While I was trying to map out my own thoughts, I was struck by this sudden idea, that lightness is, in many ways, about mapping out the world around you. It is about making “light” of yourself, the people and events around you. I knew that I wanted the image of a map, or the world, to be a central part of my blox. Not only is it about creating a space for understanding, but the obvious saying “carrying the weight of the world on your shoulders,” implies that you have not yet come to a state of lightness or freedom from burden.

Therefore, the central image, when looking at my blox, is one of a globe. Within this globe are the two opposing ideas of lightness and darkness. This geographically makes sense, because when part of the world is in darkness, the other half of the world is witnessing the sun and daylight. Metaphorically, though, this illustrates that within every body, we hold both the lightness and darkness. They coexist in the same world.

On the top half of the globe, there is the night. There is the world guilt, epitomizing the weight of actions, namely the guilt Anna experiences after starting the trial. Every action has a consequence. The burden of consequence is a heavy one. There is also the clock housed in this portion of the globe. Here is the reminder of time, of the fact that time is limited. The ultimate threat of time is death. In this novel, death is a highly relevant topic. It is what causes much of the heaviness or weight throughout the text. Up on this part of the sphere is also a locket. Anna sacrifices her locket to be able to afford the cost of a lawyer. Sacrifice is a burden, but it can also result in lightness, if the sacrifice ends up being worth it.

The bottom half of the globe illustrates more of the lightness. There is sunlight shining and a kid running around free flying a kite that is light enough to defy the burden of gravity. There is someone smiling. A sunflower is planted in this part of the globe. A little girl is swinging off the bottom of the globe. There is a freedom and lightness felt in this sphere. It is the light at the end of the tunnel.

In the middle of the globe, kind of bridging the two spheres is an actual image of the light at the end of the tunnel. There is the shadow of a figure walking towards the light, embodying the hope that lightness, or the quest for lightness, can bring.

On the bottom of the blox, is a scale with books on either side of it.
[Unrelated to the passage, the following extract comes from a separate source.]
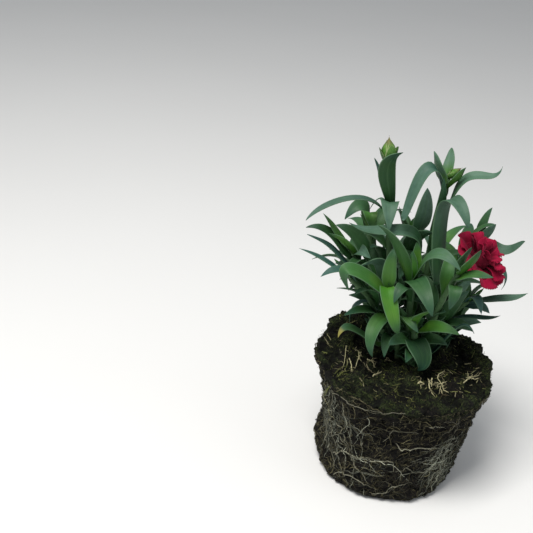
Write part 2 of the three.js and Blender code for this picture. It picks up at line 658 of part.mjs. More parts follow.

Here is a literal depiction of the weight of words. In this novel, much of the heaviness comes from things that are spoken aloud. Anna opening her mouth about how she feels is the impetus for much of the heaviness and drama throughout the text. I put images of people holding the weight of the world in their hands on top of each of these books. To the right is a child holding up this weight, a weight that a child shouldn’t have to hold. This is symbolic of the children in this book losing their innocence too fast and dealing with weights they shouldn’t have to. On the left is the image of someone holding the world in his or her hands. These images of weight ground the image.

The scale is in balance, though, because it is not just holding up darkness, but also lightness. There is both in this blox, because there is both in the novel. The dichotomy of the two characteristics is what keeps the image balanced. Both aspects are needed for survival.

And, finally, at the top of the image is a starry night. In the novel Anna is named after a star. Her father is obsessed with stars and there are many stories about stars throughout the text. The interesting thing about a star is that it is light despite the darkness around it. It can shine, despite the constricting heaviness around it. The fact that Anna is named after a star, provides hope that she will recover her lightness once more – it is who she is, in essence. The starry night also serves to further illustrate the simultaneous coexistence of light and dark.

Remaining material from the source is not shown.